* Short task: Below are records; quote them exactly from the first line through the line that contains "# tail lies".

* Data entries:
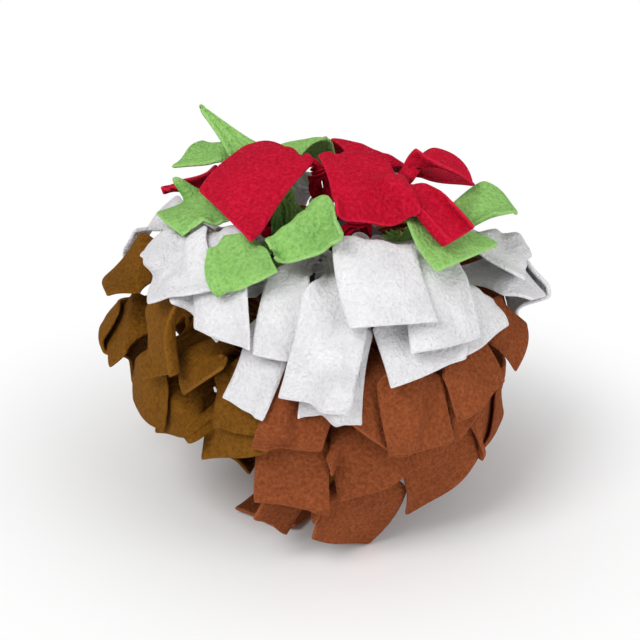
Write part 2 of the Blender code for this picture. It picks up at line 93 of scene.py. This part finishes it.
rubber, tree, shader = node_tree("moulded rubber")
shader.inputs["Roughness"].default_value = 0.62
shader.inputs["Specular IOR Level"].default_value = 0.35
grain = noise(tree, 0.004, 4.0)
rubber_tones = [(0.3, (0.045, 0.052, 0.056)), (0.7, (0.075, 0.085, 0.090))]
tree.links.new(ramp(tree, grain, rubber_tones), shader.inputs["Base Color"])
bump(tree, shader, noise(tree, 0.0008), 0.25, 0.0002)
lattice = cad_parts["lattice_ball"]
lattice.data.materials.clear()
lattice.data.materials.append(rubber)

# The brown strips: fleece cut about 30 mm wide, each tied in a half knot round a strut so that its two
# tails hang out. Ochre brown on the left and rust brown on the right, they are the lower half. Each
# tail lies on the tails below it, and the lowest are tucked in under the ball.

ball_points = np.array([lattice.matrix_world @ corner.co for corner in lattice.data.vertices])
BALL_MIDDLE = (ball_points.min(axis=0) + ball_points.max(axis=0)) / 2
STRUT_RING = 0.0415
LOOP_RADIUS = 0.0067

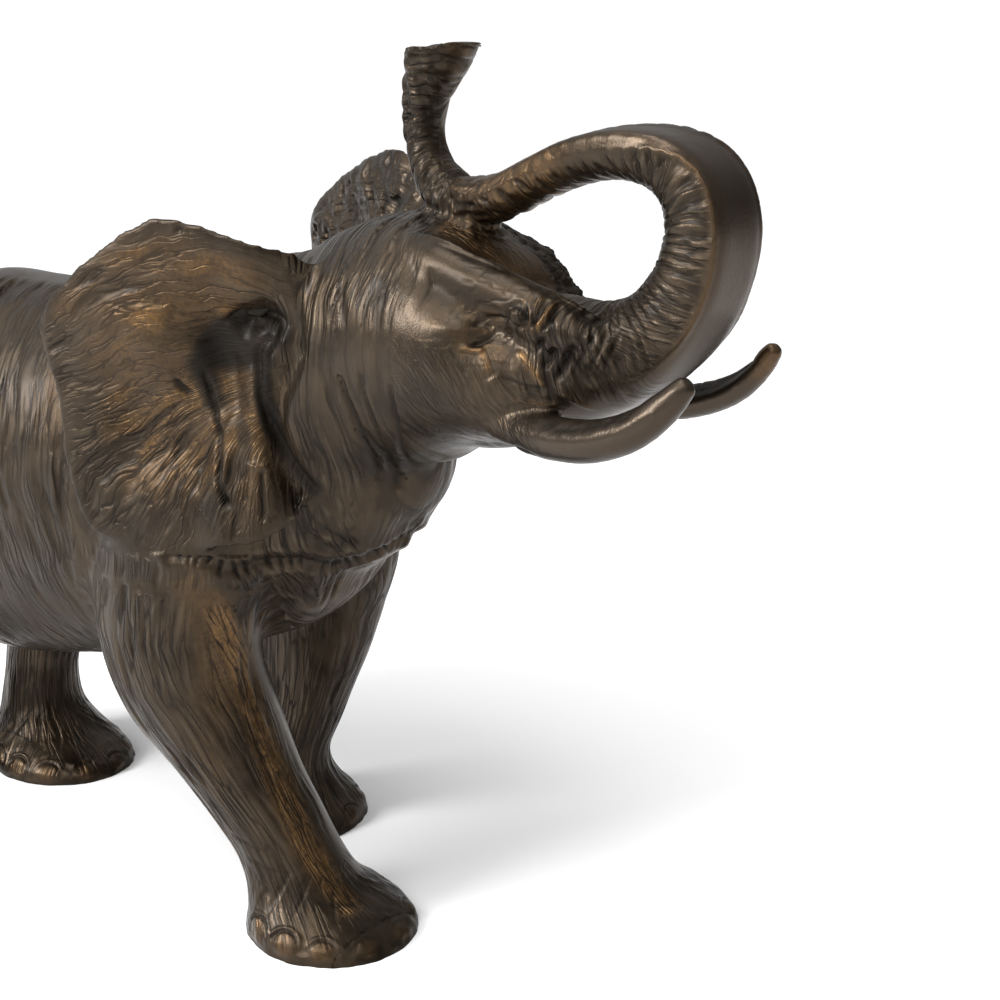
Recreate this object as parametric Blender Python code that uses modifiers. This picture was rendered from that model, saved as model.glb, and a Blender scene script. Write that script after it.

* Finished exercise:
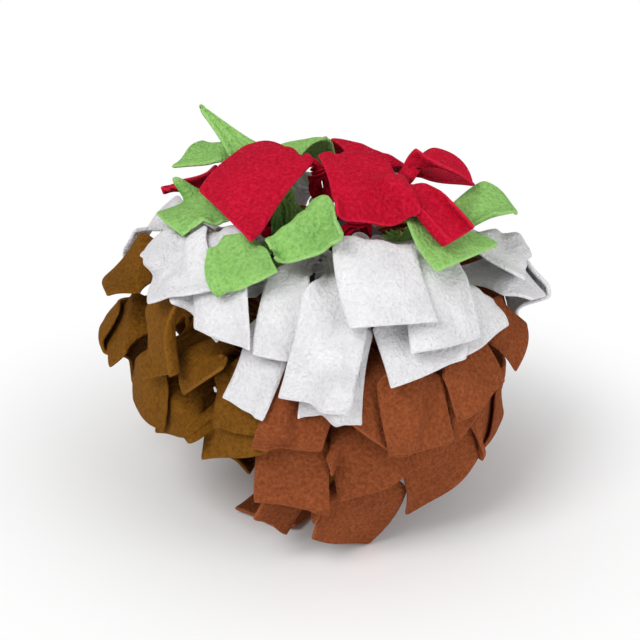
Write part 2 of the Blender code for this picture. It picks up at line 93 of scene.py. This part finishes it.
rubber, tree, shader = node_tree("moulded rubber")
shader.inputs["Roughness"].default_value = 0.62
shader.inputs["Specular IOR Level"].default_value = 0.35
grain = noise(tree, 0.004, 4.0)
rubber_tones = [(0.3, (0.045, 0.052, 0.056)), (0.7, (0.075, 0.085, 0.090))]
tree.links.new(ramp(tree, grain, rubber_tones), shader.inputs["Base Color"])
bump(tree, shader, noise(tree, 0.0008), 0.25, 0.0002)
lattice = cad_parts["lattice_ball"]
lattice.data.materials.clear()
lattice.data.materials.append(rubber)

# The brown strips: fleece cut about 30 mm wide, each tied in a half knot round a strut so that its two
# tails hang out. Ochre brown on the left and rust brown on the right, they are the lower half. Each
# tail lies on the tails below it, and the lowest are tucked in under the ball.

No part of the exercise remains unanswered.